» **REQUIRED TASK**:
Only the lines from the one containing "Write part 3" through the one containing "self.low[2], self.high[2] = 294, 346" are to be copied, exactly and with both ends kept.

» **PROVIDED ENTRIES**:
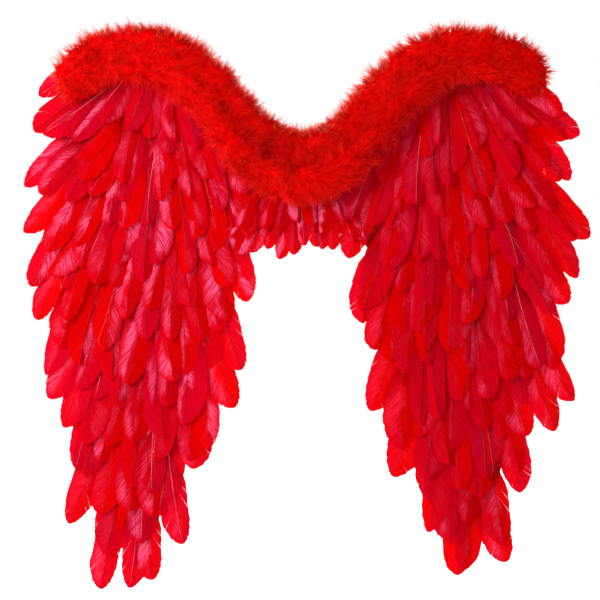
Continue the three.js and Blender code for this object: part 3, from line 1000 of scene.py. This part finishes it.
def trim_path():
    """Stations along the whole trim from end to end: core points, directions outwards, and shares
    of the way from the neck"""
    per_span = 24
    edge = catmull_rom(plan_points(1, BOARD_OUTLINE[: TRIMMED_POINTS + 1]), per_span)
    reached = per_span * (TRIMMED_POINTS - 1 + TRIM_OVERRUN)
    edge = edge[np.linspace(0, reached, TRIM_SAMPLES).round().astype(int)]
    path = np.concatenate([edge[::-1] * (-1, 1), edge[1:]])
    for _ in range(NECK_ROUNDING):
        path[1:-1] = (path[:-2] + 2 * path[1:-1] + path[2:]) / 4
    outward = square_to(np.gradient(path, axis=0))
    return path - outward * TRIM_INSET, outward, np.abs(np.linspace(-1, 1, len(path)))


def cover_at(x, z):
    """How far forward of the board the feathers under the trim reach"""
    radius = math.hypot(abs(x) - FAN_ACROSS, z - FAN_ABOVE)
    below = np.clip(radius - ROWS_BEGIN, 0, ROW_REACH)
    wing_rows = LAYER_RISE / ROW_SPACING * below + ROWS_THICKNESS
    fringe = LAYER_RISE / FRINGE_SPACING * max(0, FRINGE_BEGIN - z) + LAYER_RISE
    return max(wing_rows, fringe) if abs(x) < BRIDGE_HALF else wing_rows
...
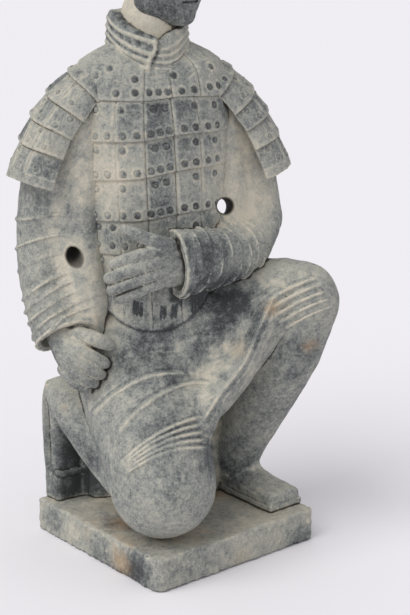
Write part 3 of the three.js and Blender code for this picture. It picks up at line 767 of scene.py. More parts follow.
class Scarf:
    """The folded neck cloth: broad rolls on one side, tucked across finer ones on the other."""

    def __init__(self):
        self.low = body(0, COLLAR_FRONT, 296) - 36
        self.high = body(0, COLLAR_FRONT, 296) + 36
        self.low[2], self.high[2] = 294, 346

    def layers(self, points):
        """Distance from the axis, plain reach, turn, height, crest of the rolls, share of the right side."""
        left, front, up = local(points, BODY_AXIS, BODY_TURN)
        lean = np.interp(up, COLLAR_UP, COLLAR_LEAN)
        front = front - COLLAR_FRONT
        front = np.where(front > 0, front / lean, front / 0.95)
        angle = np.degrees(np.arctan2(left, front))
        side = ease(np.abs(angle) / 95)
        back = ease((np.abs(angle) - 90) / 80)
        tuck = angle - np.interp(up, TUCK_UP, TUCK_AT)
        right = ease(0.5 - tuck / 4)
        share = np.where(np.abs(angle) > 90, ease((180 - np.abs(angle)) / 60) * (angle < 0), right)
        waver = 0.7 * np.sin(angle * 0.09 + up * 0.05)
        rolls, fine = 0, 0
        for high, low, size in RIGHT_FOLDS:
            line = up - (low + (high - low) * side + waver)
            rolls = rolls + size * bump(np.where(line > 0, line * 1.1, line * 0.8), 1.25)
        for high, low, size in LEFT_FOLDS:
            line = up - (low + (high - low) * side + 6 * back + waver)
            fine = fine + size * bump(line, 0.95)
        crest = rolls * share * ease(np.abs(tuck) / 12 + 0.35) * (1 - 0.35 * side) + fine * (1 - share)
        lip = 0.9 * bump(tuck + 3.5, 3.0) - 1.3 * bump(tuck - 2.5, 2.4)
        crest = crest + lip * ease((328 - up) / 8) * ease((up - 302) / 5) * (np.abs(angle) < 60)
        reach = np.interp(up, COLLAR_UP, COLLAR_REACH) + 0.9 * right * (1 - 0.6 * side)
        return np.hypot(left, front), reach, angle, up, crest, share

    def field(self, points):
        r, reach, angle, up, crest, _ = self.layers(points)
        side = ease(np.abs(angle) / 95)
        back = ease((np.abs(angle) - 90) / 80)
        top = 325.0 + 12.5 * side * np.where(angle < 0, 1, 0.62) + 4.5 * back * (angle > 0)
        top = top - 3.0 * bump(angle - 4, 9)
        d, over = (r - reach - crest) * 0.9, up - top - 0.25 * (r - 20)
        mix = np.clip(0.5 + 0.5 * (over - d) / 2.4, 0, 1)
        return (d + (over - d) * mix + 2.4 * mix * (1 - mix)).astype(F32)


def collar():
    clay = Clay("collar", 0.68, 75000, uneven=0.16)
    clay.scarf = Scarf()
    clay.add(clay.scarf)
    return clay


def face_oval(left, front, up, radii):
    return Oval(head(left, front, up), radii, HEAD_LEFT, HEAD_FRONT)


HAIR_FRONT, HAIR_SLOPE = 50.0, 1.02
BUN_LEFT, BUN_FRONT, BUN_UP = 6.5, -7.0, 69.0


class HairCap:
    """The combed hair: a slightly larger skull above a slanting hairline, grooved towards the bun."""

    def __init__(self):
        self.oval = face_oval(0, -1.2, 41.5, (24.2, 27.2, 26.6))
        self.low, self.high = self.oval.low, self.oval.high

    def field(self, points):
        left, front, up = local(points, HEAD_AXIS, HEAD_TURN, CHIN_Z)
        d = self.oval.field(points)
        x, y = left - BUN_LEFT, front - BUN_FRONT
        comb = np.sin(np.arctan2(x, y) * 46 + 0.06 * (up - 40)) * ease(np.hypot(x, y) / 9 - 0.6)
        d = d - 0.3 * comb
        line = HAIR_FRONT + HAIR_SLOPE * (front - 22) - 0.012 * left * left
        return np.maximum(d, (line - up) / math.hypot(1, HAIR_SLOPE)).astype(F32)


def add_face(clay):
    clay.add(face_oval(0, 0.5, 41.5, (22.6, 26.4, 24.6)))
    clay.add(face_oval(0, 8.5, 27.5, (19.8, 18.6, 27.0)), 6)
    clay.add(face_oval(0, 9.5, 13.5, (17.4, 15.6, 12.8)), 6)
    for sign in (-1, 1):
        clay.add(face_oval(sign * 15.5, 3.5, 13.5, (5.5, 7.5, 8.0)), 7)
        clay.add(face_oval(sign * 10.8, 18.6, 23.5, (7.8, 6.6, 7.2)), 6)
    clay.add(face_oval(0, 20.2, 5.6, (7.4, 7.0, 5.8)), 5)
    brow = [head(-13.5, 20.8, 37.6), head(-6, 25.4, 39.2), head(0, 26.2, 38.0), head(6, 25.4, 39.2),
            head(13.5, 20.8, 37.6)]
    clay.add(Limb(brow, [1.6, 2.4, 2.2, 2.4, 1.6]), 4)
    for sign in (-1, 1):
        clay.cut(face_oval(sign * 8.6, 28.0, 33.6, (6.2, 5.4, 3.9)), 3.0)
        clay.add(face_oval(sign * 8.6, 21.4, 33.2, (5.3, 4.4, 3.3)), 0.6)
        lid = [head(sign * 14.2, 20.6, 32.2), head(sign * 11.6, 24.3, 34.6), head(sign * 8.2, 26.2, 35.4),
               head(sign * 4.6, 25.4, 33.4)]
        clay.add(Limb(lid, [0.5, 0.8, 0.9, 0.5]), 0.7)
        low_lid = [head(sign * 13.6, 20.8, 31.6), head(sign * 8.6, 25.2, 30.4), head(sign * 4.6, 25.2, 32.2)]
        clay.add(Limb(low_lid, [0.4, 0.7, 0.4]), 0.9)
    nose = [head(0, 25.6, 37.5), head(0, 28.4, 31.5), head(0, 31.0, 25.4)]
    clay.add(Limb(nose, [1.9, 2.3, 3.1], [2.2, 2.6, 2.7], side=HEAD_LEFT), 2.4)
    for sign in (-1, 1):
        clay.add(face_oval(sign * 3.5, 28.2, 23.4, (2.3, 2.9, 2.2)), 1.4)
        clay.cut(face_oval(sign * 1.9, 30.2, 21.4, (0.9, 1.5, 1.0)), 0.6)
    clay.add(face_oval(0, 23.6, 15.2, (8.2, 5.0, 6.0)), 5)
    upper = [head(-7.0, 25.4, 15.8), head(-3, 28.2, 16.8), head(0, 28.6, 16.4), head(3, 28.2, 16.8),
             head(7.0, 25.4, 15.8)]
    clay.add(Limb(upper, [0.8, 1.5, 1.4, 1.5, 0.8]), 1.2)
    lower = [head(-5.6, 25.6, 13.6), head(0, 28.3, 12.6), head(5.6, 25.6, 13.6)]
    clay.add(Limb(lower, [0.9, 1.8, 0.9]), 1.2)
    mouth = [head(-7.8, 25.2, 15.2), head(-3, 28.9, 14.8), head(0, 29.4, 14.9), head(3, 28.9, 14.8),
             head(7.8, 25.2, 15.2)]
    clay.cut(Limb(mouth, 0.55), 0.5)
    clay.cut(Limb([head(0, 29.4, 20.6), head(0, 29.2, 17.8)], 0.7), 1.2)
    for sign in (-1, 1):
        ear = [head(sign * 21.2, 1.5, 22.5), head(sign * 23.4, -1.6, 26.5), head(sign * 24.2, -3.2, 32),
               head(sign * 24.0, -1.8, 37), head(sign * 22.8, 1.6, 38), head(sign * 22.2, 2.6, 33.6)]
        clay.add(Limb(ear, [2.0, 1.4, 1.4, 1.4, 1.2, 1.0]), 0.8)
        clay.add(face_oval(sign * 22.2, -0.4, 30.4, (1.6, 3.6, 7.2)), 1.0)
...
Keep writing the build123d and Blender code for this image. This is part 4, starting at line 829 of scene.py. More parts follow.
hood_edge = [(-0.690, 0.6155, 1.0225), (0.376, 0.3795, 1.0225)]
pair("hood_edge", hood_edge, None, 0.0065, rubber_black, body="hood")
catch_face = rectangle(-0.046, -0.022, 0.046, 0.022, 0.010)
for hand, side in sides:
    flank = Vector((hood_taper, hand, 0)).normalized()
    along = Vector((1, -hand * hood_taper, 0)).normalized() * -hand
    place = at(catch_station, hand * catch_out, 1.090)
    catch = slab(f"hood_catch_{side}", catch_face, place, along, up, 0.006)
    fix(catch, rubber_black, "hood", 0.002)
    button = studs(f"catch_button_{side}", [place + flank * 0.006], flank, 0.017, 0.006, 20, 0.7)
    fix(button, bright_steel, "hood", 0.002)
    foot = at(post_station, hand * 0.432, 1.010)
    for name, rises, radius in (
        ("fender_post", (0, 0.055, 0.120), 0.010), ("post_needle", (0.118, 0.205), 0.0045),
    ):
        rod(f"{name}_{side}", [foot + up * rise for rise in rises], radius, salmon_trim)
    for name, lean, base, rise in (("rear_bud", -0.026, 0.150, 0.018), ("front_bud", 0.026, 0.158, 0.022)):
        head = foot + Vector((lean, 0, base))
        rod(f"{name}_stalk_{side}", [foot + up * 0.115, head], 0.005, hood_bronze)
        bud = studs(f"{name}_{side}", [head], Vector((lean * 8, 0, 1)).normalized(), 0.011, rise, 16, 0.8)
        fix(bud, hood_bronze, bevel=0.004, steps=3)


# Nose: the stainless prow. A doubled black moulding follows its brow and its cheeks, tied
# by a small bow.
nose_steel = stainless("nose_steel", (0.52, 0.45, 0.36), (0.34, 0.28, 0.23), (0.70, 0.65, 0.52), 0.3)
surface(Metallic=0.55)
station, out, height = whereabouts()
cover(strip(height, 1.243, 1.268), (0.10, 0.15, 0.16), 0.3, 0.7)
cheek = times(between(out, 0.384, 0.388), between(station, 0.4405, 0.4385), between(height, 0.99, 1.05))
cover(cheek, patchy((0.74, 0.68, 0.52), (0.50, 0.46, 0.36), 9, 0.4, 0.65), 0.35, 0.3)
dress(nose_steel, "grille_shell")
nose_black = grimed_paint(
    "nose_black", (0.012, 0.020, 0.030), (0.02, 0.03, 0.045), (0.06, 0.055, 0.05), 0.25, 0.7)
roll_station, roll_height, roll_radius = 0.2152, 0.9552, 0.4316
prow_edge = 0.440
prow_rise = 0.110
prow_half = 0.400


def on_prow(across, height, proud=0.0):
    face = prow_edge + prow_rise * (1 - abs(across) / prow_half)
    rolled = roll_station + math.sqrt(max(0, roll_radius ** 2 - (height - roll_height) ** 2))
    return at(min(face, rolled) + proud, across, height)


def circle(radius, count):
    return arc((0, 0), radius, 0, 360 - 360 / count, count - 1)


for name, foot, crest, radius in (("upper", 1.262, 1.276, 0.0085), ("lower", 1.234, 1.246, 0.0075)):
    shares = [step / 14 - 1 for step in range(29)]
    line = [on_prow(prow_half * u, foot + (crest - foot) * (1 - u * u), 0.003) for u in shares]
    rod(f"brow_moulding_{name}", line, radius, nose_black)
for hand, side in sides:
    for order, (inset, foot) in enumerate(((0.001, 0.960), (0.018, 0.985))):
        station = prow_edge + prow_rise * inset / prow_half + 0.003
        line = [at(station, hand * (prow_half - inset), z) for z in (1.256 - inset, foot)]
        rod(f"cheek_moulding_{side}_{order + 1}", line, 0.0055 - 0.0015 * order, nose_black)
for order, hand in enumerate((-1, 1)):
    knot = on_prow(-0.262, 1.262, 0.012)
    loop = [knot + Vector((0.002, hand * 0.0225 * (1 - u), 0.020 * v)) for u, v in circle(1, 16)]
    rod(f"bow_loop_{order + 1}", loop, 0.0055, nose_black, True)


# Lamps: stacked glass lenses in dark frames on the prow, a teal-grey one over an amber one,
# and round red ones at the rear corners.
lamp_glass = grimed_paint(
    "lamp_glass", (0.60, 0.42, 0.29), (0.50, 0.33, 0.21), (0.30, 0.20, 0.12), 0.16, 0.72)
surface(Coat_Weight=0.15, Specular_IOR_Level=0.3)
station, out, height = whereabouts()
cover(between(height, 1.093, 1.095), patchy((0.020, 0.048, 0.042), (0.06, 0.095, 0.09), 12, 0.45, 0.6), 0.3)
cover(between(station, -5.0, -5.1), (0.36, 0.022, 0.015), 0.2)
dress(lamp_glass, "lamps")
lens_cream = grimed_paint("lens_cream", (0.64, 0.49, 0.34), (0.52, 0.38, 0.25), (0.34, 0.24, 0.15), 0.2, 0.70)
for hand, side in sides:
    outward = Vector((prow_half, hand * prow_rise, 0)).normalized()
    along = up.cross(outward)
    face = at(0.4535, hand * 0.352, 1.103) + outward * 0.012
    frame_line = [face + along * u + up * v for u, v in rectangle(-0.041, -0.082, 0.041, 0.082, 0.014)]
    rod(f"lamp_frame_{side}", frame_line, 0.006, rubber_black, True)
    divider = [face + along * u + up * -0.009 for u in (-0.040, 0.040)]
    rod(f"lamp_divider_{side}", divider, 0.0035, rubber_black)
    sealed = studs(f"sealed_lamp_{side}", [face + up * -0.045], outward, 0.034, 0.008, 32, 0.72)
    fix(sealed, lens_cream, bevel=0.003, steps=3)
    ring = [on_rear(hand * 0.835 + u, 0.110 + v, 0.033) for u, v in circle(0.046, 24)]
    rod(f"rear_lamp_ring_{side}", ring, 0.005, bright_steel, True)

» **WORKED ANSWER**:
Write part 3 of the three.js and Blender code for this picture. It picks up at line 767 of scene.py. More parts follow.
class Scarf:
    """The folded neck cloth: broad rolls on one side, tucked across finer ones on the other."""

    def __init__(self):
        self.low = body(0, COLLAR_FRONT, 296) - 36
        self.high = body(0, COLLAR_FRONT, 296) + 36
        self.low[2], self.high[2] = 294, 346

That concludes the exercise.